I was always a musical kid, and I think that for me music and Judaism went kind of hand in hand. Because the way my journey with music began was through my maternal grandmother, who recognized that I had an ear for music. She was a piano player. And she would have me sit with her at the piano, and she would point out note by note how to play some of the songs she was taught by her aunts in Romania.

This grandmother and all of my grandparents are Holocaust survivors, and music was a big part for all of them to connect back to their roots and as a way to pass on their traditions to their families.

Were you raised in an observant home?

I was raised sort of like in an Israeli traditional household. We went to a Conservative synagogue. We went to a Conservative school called the Fair Lawn Jewish Center. … I remember sitting in the synagogue and always feeling like I wanted something more. 

As I grew up, going on my journey, I found a place where the worlds collided, around 2004, when I was hired to be a songleader at a camp in California. I had never been a songleader before, and I had never experienced Reform Judaism. 

I learned that it is possible to be Jewish

and be musical and have them not be separate entities and parallel lives, but actually to weave them together. That was just a really big turning point for me. 

I was amused by the list of new Jewish music stars. Who knew Time had such a list in the first place?

They missed a bunch (of artists), though. I’m totally flattered, but wow, so many people are doing this work for a very long time. … The beautiful thing is this is my job. I get to play music and offer spiritual guidance to people and lead them in prayer, and it’s amazing. It’s really focusing on spreading positive messages through art and media. It’s just a joy. 

I read the lyrics to the matzah song to my mom. She’s 94, she laughed, she loved it.

Oh, my God! To me, that’s the greatest compliment. I get emails about the matzah song from (people from) 8-year-olds to Holocaust survivors. [The elderly] feel such pride that Jewish culture is being celebrated in a public, joyous way. They’ve written letters saying, ‘I never thought I’d see the day that this would happen.’ Imagine. The things that they’ve seen coming from the Holocaust when they had to hide their Jewish identities, and then there’s this thing called YouTube that’s available all over the world, and we can all watch that same video and celebrate. It’s so exciting. I think it’s all about creating culture.  

What do you have planned for the St. Louis show? 
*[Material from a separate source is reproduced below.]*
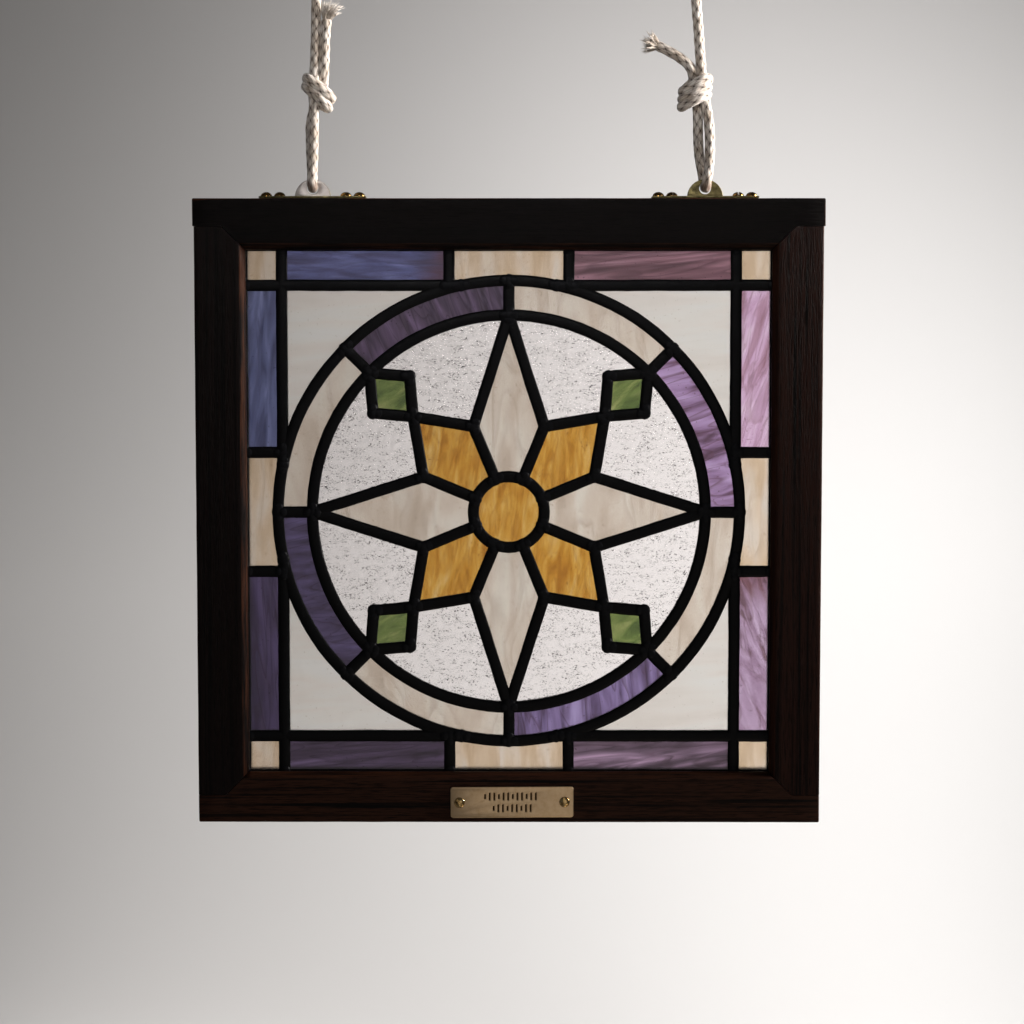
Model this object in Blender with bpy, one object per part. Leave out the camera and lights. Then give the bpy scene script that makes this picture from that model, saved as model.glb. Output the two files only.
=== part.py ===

I’m doing a solo performance to bring about the telling of this incredible journey. We know the story of Passover is from slavery to freedom. We’re going to tell the story from slavery to freedom, we’re going explore our own journey as women. … I’m very excited to be a part of this program. I’ve been a part of the meetings and planning, and this group of women have put together something really powerful, deep and meaningful.